GIVEN INFORMATION —
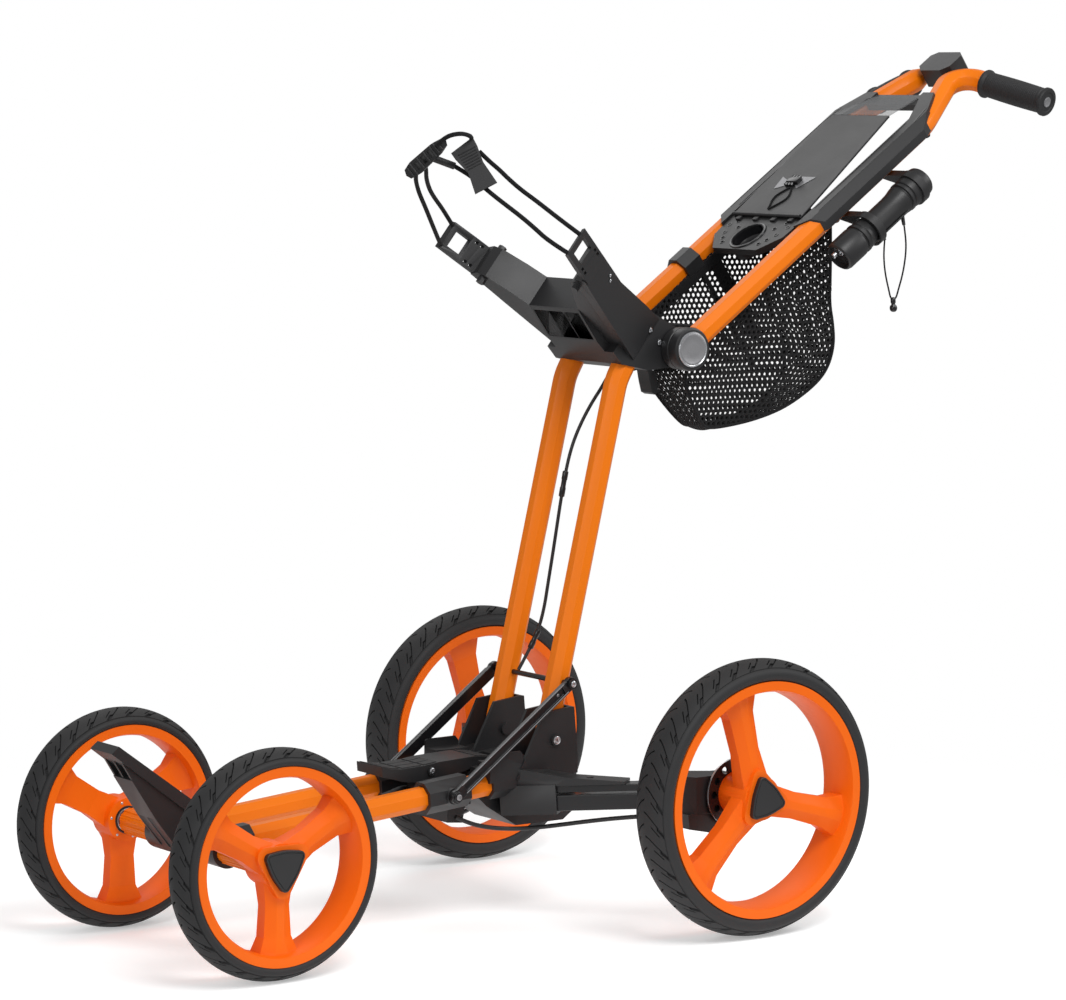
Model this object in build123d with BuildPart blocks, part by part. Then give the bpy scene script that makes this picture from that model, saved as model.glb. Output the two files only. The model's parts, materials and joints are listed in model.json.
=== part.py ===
"""Golf push trolley: four wheels, folding mast and folding upper frame.

Everything is drawn about the rear axle (x forward, y to the left, in mm), which
stands AXLE_Z over the drawing's ground line, and is moved when it is exported,
so that the origin of the part is the bottom centre of its bounding box.
"""
import math
import os

from build123d import *

# ---------------------------------------------------------------- driving sizes
REAR_AXLE_X = -69.8          # rear axle in the part's own frame
RUN = 0.05                   # radial clearance of every running fit
GAP = 0.3                    # clearance between parts that pass each other

TUBE_FLATS = 25.0            # octagonal frame tube across flats
TUBE_WALL = 2.0
RAIL_Y = 47.5                # front tubes and mast tubes from the middle plane
UPPER_Y = 75.0               # upper tubes from the middle plane

REAR_TYRE_R, REAR_SIDEWALL, REAR_TYRE_W, REAR_Y = 152.5, 22.5, 54.0, 261.8
FRONT_TYRE_R, FRONT_SIDEWALL, FRONT_TYRE_W = 121.5, 17.1, 48.0
REAR_RIM_R = REAR_TYRE_R - REAR_SIDEWALL
FRONT_RIM_R = FRONT_TYRE_R - FRONT_SIDEWALL
WHEELBASE = 553.0
AXLE_Z = 152.5               # rear axle over the drawing's ground line
FRONT_AXLE_Z = AXLE_Z + FRONT_TYRE_R - REAR_TYRE_R
RIM_RING = 12.0              # rim edge to the inside of its ring
RIM_SEAT = 7.5               # rim edge to the floor of the tyre seat
HUB_R = 24.0
BEARING_R, BEARING_W = 14.0, 8.0
AXLE_R = 6.0
HUB_OUT = 17.0               # hub end outward of the wheel's middle plane
REAR_HUB_IN, FRONT_HUB_IN = 32.8, 20.0
CAP_T = 5.0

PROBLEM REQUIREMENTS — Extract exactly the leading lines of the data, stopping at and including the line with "from build123d import *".

FINAL RESULT —
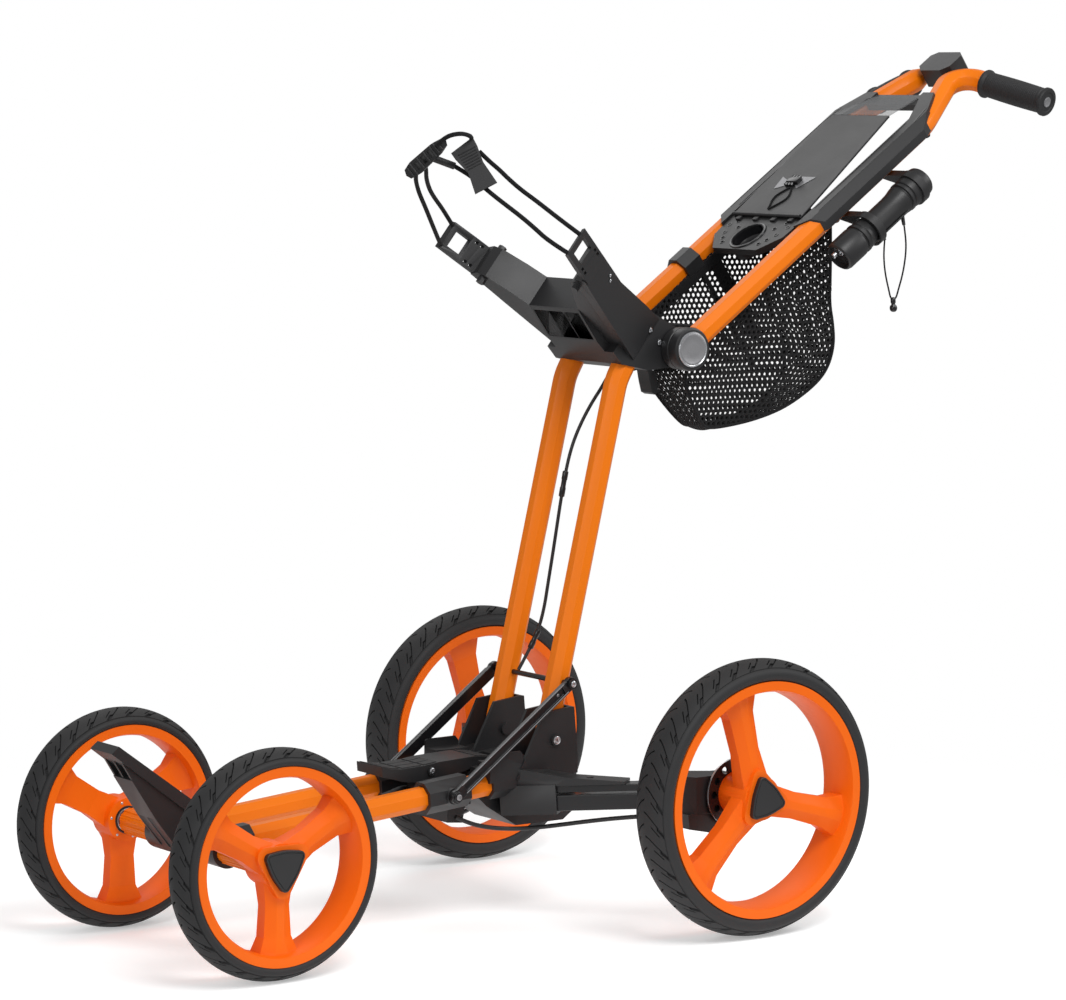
Model this object in build123d with BuildPart blocks, part by part. Then give the bpy scene script that makes this picture from that model, saved as model.glb. Output the two files only. The model's parts, materials and joints are listed in model.json.
=== part.py ===
"""Golf push trolley: four wheels, folding mast and folding upper frame.

Everything is drawn about the rear axle (x forward, y to the left, in mm), which
stands AXLE_Z over the drawing's ground line, and is moved when it is exported,
so that the origin of the part is the bottom centre of its bounding box.
"""
import math
import os

from build123d import *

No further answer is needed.